Moonshine Society

Moonshine Society

Just in time for a July backyard barbecue Moonshine Society from D.C. delivers a delicious course of summertime blues on their second album “Sweet Thing.” A set of ten house rocking tunes, perfect for a night when the June bugs are jumping, the fireflies are sparking, and the moon is shining bright.

Harmonica hound dog Jason Ricci is featured on the opening bump and grind blues track, ‘Sweet Thing,’ returning the favor given to him by band leader and lead vocalist Black Betty, who sang on Ricci’s “Approved By Snakes.” Blues Hall of Fame guitarist Joe Poppen cuts a jagged surf blues riff on the dancefloor number ‘Shake.’ The 1953 blues standard from Ruth Brown, ‘Mama, He Treats Your Daughter Mean,’ is transformed into a Bourbon street second-line parade, featuring barrelhouse piano, a full horn section that features guest, Ron Holloway (Dizzy Gillespie, Susan Tedeschi, Gil Scott-Heron, Warren Haynes Band, Gov’t Mule), and blazing chops from drummer Rodney Dunton.

Black Betty demonstrates her prowess as both an accomplished vocalist and excellent songwriter on the powerful and luxuriously arranged ballad ‘Come On Home’ that soars with sophisticated classic R&B style. Ricci returns on the rockin’ tribute to the late great Johnny Winter ‘Southern Road,’ joining Poppen on sizzling dual harmony leads and trading fiery solos. Betty then takes us to church and teaches us all a lesson in the bare necessities with the gospel fueled ‘Biscuits, Bacon And The Blues.’

Everyone gets into the action on the mash up of Bill Withers ‘Use Me’ and Dr. John’s ‘Gilded Splinters’ that evolves into a funky retro house music session. Betty throws her hat in the ring delivering a spot on reading of the iconic ballad ‘I’d Rather Go Blind,’ staying true to the original Etta James recording out of the deepest respect for the woman, who bridged the gap between R&B and rock ‘n’ roll. She then channels another Queen of the Blues on the smooth jazzy blues ‘Deal The Devil Made,’ doing her best Dinah Washington, dishing out sass and spunk.

The album closes with the bonus track ‘The One Who Got Away,’ a dynamic contemporary blues ballad that originally appeared on a benefit album for Cancer Can Rock. This nonprofit serves musicians dealing with cancer, a worthy cause if ever there was one.

The strong offering “Sweet Thing” continues the mission statement that Moonshine Society forged ten years ago as fresh music school grads to deliver soulful blues and old-school R&B on their own terms.

Rick J Bowen


Moonshine Society gives a big nod to Aesop’s theory that we’re known by the company we keep.

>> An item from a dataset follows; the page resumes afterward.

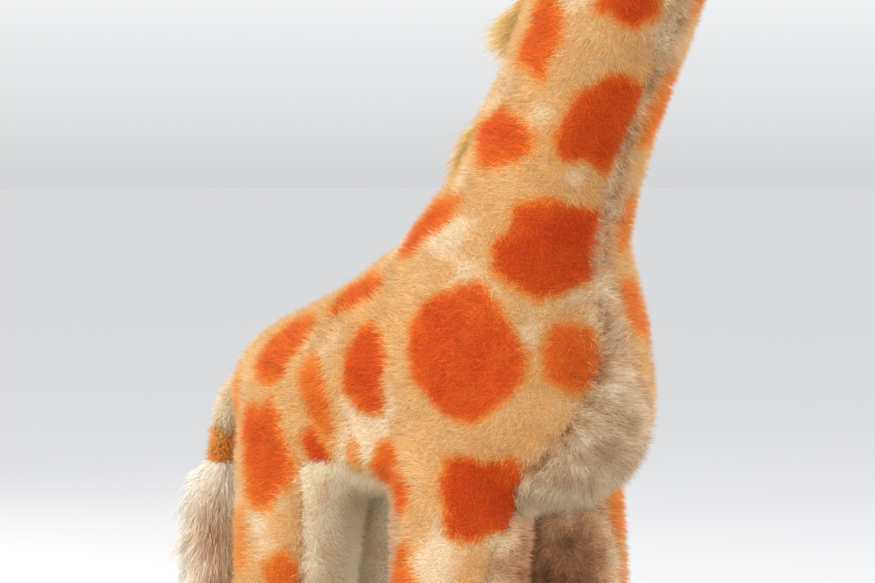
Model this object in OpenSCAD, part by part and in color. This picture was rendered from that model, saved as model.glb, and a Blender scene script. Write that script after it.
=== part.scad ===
// Standing plush giraffe: sewn mohair panels over a firm filling on a wire frame.
// +X is forward, +Y is the giraffe's left, +Z is up, and the soles stand on z = 0. Millimetres.
// The origin lies on the floor between the front feet, under the middle of the whole length.

/* [Stance] */
// Distance between the front and hind leg axes
leg_base = 47; // [45:1:49]
// Distance between the left and right leg axes
leg_track = 34; // [33:1:35]

/* [Cloth] */
// Thickness of the mohair cloth with its pile
cloth_t = 1.6; // [1.4:0.1:1.8]
// Space between the cloth and the filling
fill_gap = 0.3; // [0.2:0.1:0.4]
// Space between two panels along a seam
seam_gap = 0.2; // [0.2:0.05:0.3]

/* [Face] */
// Diameter of a glass eye
eye_d = 7.5; // [7:0.5:8]
// Length of a horn above the crown
horn_len = 14; // [10:1:18]
// Length of an ear
ear_len = 27; // [24:1:30]
// Width of an ear
ear_w = 13; // [11:1:14]

/* [Small parts] */
// Diameter of the frame wire
wire_d = 2.4; // [2:0.2:2.8]
// Thickness of the felt soles
felt_t = 1.5; // [1:0.1:2]
// Thickness of the card discs inside the feet
card_t = 1; // [0.6:0.1:1.2]
// Diameter of the sewing thread
thread_d = 1; // [0.8:0.1:1.2]

/* [Hidden] */
$fn = 32;
xf = 0;
xh = -leg_base;
ly = leg_track / 2;
leg_top = 99;
neck_base = 163;
far = 400;

cream = "#d8ccb0";
golden = "#e8c48a";
olive = "#c8b070";
felt_color = "#c98a4a";
steel = "#8c9096";
wood_wool = "#cdb27c";
thread_color = "#5a4032";

// ---- lofted forms -------------------------------------------------------
// A form is a list of stations [x, y, z, heading, half_width, half_up, half_down].
// The heading is the direction of travel above +X, in degrees.
function cubic(a, b, c, d, t) =
    b + 0.5 * t * (c - a + t * (2 * a - 5 * b + 4 * c - d + t * (3 * (b - c) + d - a)));
function station(s, i) = s[min(max(i, 0), len(s) - 1)];
function between(s, i, t) =
    cubic(station(s, i - 1), station(s, i), station(s, i + 1), station(s, i + 2), t);
function smooth(s, steps = 2) = [
    for (i = [0:len(s) - 2], k = [0:steps - 1]) between(s, i, k / steps),
    s[len(s) - 1]
];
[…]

So, while staking claim to lofty Music Land real estate of their own with a searing, cutting-edge blend of blues, soul, rock and R&B, they continue to rack up powerhouse stripes rubbing elbows with the best. Johnny Winter, Gov’t Mule, Derek Trucks, Susan Tedeschi, Tower of Power, John Mayall, Roomful of Blues, John Mayer and Ron Holloway count among the legends the band and its members have accompanied and opened for, not to mention other greats as Tab Benoit, George Clinton and the Funkadelic, Danny Gatton and Samantha Fish.

Moonshine Society is the offspring of three promising young music scholars who came together at Boston’s renown Berklee College of Music. Of like minds and musical passions, they united in 2009 to create their own brand of soulful blues, roots rock and old-school R&B, should a fundamental definition be required. In truth, they teamed to craft their own formula of music that speaks to the soul and defies the labels of traditional musical confines.

The trio sealed their pact one moonlit night in the Anacostia Delta, where then and there, their name became written in the stars. They were to be Moonshine Society. Little did they know on that fateful night that they were buckled in on a launching pad set to rocket them at dizzying speed to performance destinations of their wildest dreams throughout the US and the world. In retrospect, though, it’s little wonder considering the band’s composition of killer talent, now four-plus strong.

Leading the troupe is impassioned, soulful singer and songwriter Black Betty, who has shared the stage with such musical greats as Warren Haynes, Derek Trucks and Jack Pearson of Allman Brothers fame, Susan Tedeschi of the Tedeschi Trucks band and Jimmy Vivino from “Late Night with Conan O’Brien.” Part vamp and part glamour girl, she is all-commanding in her on-stage deliveries and becomes pure sorceress spellbinding audiences with her searing hot vocals. To quote from her sizzling seductive rendition of ‘Fever’ -what a lovely way to burn.

Black Betty (lead vocalist/songwriter) and Joe Poppen (guitarist) were both inducted into the Blues Hall of Fame after their work with Charlies Sayles (harmonica) and Memphis Gold respectively. The band has been nominated for multiple Wammie awards.